Defenda sua privacidade – Pense antes de expor sua vida, seus filhos, seus dados. Nem tudo precisa virar conteúdo.
Desapegue do imediatismo – Nem tudo precisa de resposta agora. Nem toda notícia precisa ser comentada. Nem toda opinião precisa ser postada.
Lembre-se: a internet não é a vida real – A felicidade perfeita, o corpo perfeito, o sucesso fácil… tudo isso pode ser uma construção. Não se compare.
Um novo pacto com o digital
Chegamos a um ponto em que precisamos renegociar nossa relação com a internet. Precisamos deixar de ser vítimas passivas e nos tornar usuários conscientes.
A tecnologia não vai desacelerar por nós.
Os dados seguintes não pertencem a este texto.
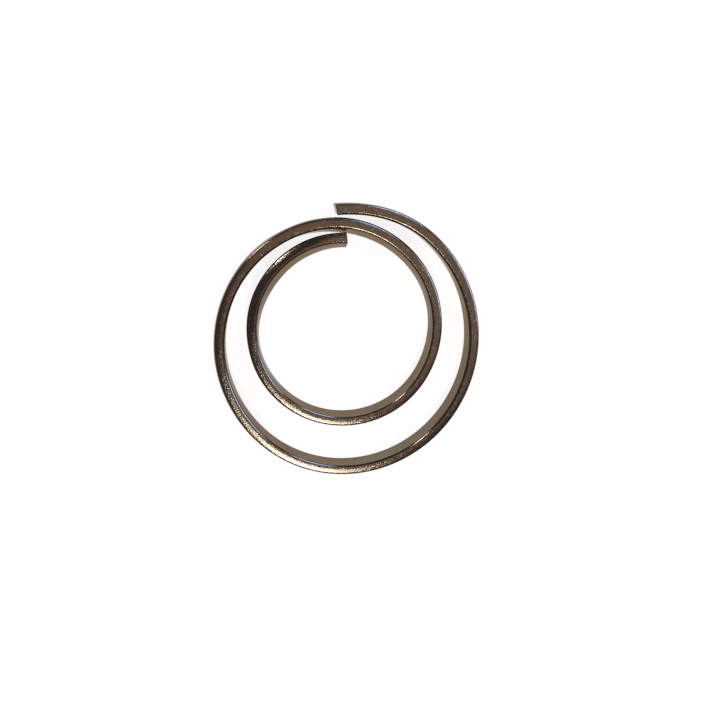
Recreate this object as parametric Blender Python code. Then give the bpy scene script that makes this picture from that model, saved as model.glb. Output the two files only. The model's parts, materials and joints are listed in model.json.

Mas nós podemos desacelerar dentro dela.
Podemos ser mais críticos, mais seletivos, mais humanos — mesmo num mundo virtual.
Podemos ensinar as novas gerações que não é a internet que define o nosso valor. Que há vida além das telas. Que o tempo é precioso demais para ser desperdiçado em rolagens infinitas.
Podemos, sim, transformar a terra de ninguém num espaço mais seguro, mais ético, mais saudável. Mas isso só vai acontecer se cada um fizer a sua parte.
Começa em casa. Começa com o exemplo. Começa com uma pausa. Um olhar mais atento. Uma escolha diferente.
Porque, no fim das contas, a internet é só uma ferramenta. Quem decide o que fazer com ela… somos nós.